Из числа академиков, сообщивших к этому времени свое письменное суждение о Шлёцере, только двое — историки Миллер и Фишер — были компетентными судьями, что же касается остальных, то они, как совершенно верно отмечает Ломоносов, не имели никакого касательства к „российским древностям“, и мнение их о качествах Шлёцера как историка не имело поэтому ровно никакого значения. А между тем именно они-то и настаивали особенно решительно на назначении Шлёцера профессором истории (Билярский, стр. 701—702).
Голоса трех академиков, компетентных в вопросах истории, разделились.
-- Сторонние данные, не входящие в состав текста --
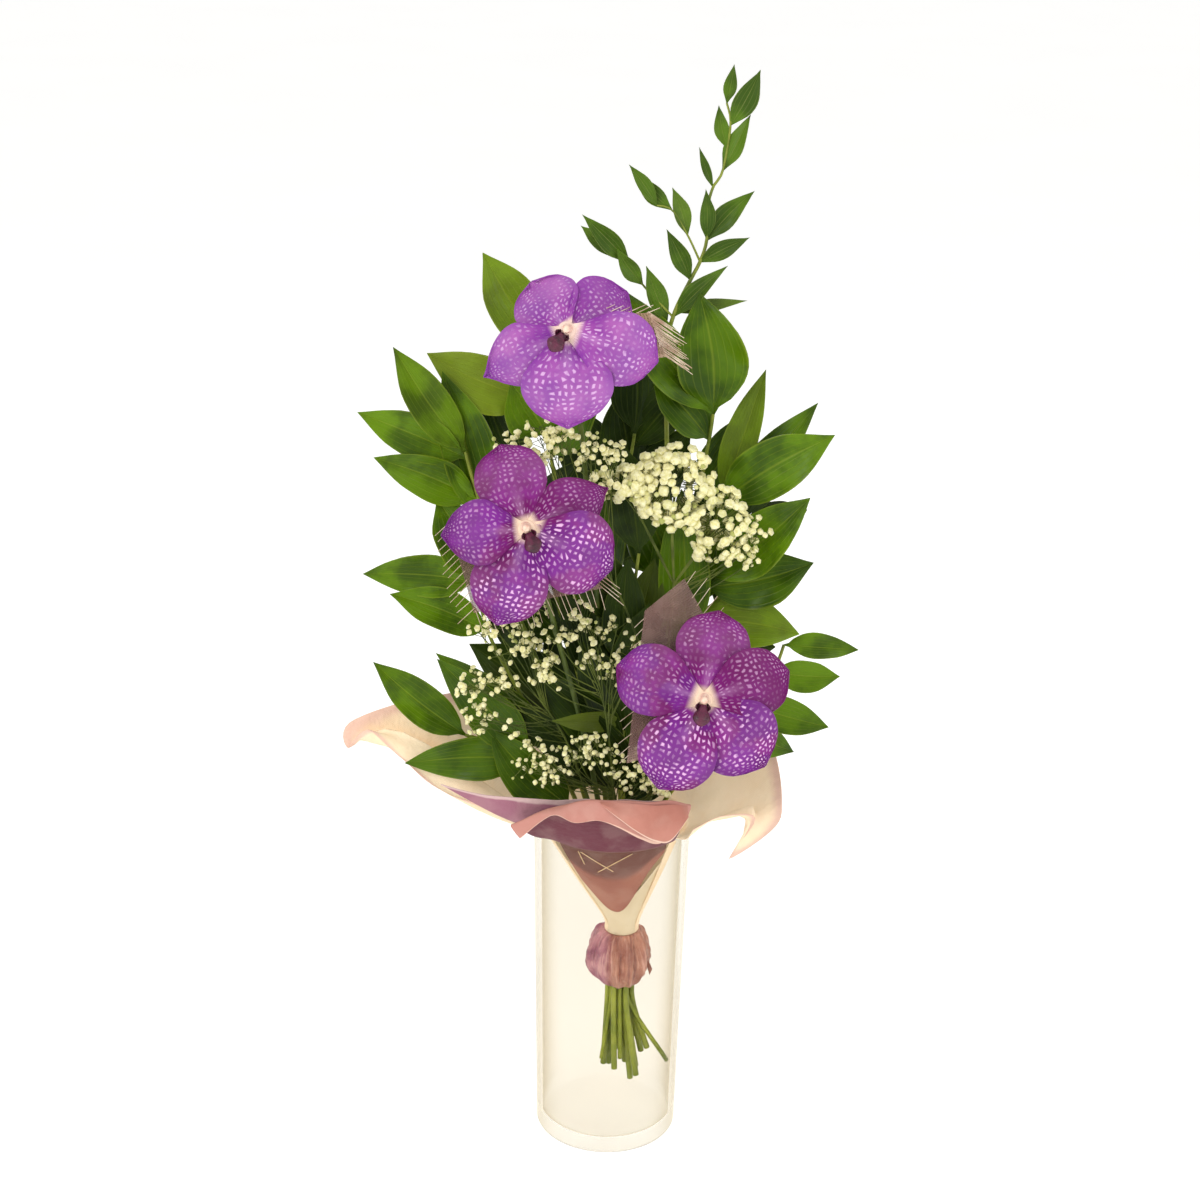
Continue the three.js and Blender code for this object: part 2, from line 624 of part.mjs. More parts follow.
// A spray: its trunk above the tie, its side branches, and its clusters of florets.
// A loose cluster grows from the trunk or a branch: 0 for the trunk or the branch's number,
// its highest twig's place on it, [centre x, y, z], [reach x, y, z], groups of florets,
// florets in a group, floret radius. A dense head is an egg of buds and
// twigs, [centre x, y, z], [reach x, y, z], with its florets standing all over it.
const HEAD_CORE = 0.75;
const TWIG_STEP = 0.16;
const breathSprays = [
  {
    name: 'babys_breath_high', slot: [2, 330], foot: [46, -3, 51], seed: 14,
    trunk: [[23, -12, 240], [29, -22, 330], [36, -28, 400], [38, -30, 440]],
    branches: [[[31, -24, 350], [2, -32, 430], [-32, -36, 488]]],
    clusters: [
      [1, 2, [-58, -36, 530], [26, 7, 12], 3, 3, 4.4],
      [1, 1.6, [-12, -36, 526], [12, 7, 12], 1, 3, 4.4],
      [0, 3, [88, -30, 474], [14, 7, 22], 2, 3, 3.8],
    ],
    heads: [
      [[38, -30, 440], [8, -32, 506], [19, 8, 9], 6, 5.2],
      [[38, -30, 440], [38, -32, 502], [22, 9, 22], 12, 5.4],
      [[38, -30, 440], [67, -31, 480], [15, 8, 20], 8, 5.2],
    ],
  },
  {
    name: 'babys_breath_left', slot: [2, 210], foot: [-4, -8, 55], seed: 23,
    trunk: [[-5, -8, 222], [-17, -15, 270], [-34, -22, 320], [-52, -28, 352]],
    branches: [],
    clusters: [
      [0, 3, [-72, -32, 404], [26, 7, 22], 3, 3, 4],
      [0, 2.6, [-88, -32, 362], [18, 7, 16], 1, 3, 4],
    ],
    heads: [],
  },
  {
    name: 'babys_breath_low', slot: [2, 270], foot: [10, -13, 58], seed: 37,
    trunk: [[8, -17, 232], [4, -28, 266], [0, -38, 290]],
    branches: [[[0, -38, 290], [-4, -40, 330], [-10, -40, 368]]],
    clusters: [
      [0, 2, [-28, -50, 310], [30, 7, 9], 3, 3, 4],
      [0, 1.4, [16, -54, 302], [18, 6, 8], 1, 3, 4],
      [1, 2, [-36, -40, 398], [22, 7, 26], 3, 3, 4],
      [1, 1.5, [4, -40, 398], [12, 7, 14], 1, 3, 4],
    ],
    heads: [],
  },
];

function randomDirection(random) {
  const height = 2 * random() - 1;
  const turn = 2 * Math.PI * random();
  const ring = Math.sqrt(1 - height * height);
  return [ring * Math.cos(turn), ring * Math.sin(turn), height];
}

function pointInEgg(center, reach, random) {
  const direction = randomDirection(random);
  const depth = Math.cbrt(0.3 + 0.7 * random());
  return center.map((value, axis) => value + depth * reach[axis] * direction[axis]);
}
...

В пользу Шлёцера высказался один Фишер и притом довольно сдержанно: „Если г. Шлёцер то, что обещал, исправить может, то я не сомневаюсь, чтоб не был он достоин произведения в академические профессоры“ (там же, стр. 700). Против кандидатуры Шлёцера высказался Миллер — с такой же твердостью, как и Ломоносов, но по совершенно иным основаниям. Миллер не отрицал „способности и прилежания“ Шлёцера, но утверждал, что Шлёцер мог бы оказаться полезен Академии как профессор и академик только в том случае, если бы согласился „не токмо несколько, но много лет, по состоянию обстоятельств всю свою жизнь препровождать в здешней службе“, а к этому „склонить его не можно будет“. По мнению Миллера, совершенно совпадающему с тем, что говорит о себе и сам Шлёцер в своих мемуарах, последний задавался целью собрать в России материалы, которые в Германии „мог бы употребить с большею прибылью“. Миллер считал, что соглашаться на это нельзя, и предлагал отпустить Шлёцера на родину, назначив его „иностранным членом с пенсионом“ и обязав, чтоб он без ведома Академии „ничего, что до России касается, в печать не издавал“ (Билярский, стр. 706—707).
Конечные результаты опроса академиков оказались такие: за назначение Шлёцера профессором истории высказалось семь человек, против — три человека при двух воздержавшихся (Протоколы Конференции, т. II, стр. 521—522; Билярский, стр. 700—702).
таких должности, и обе были замещены.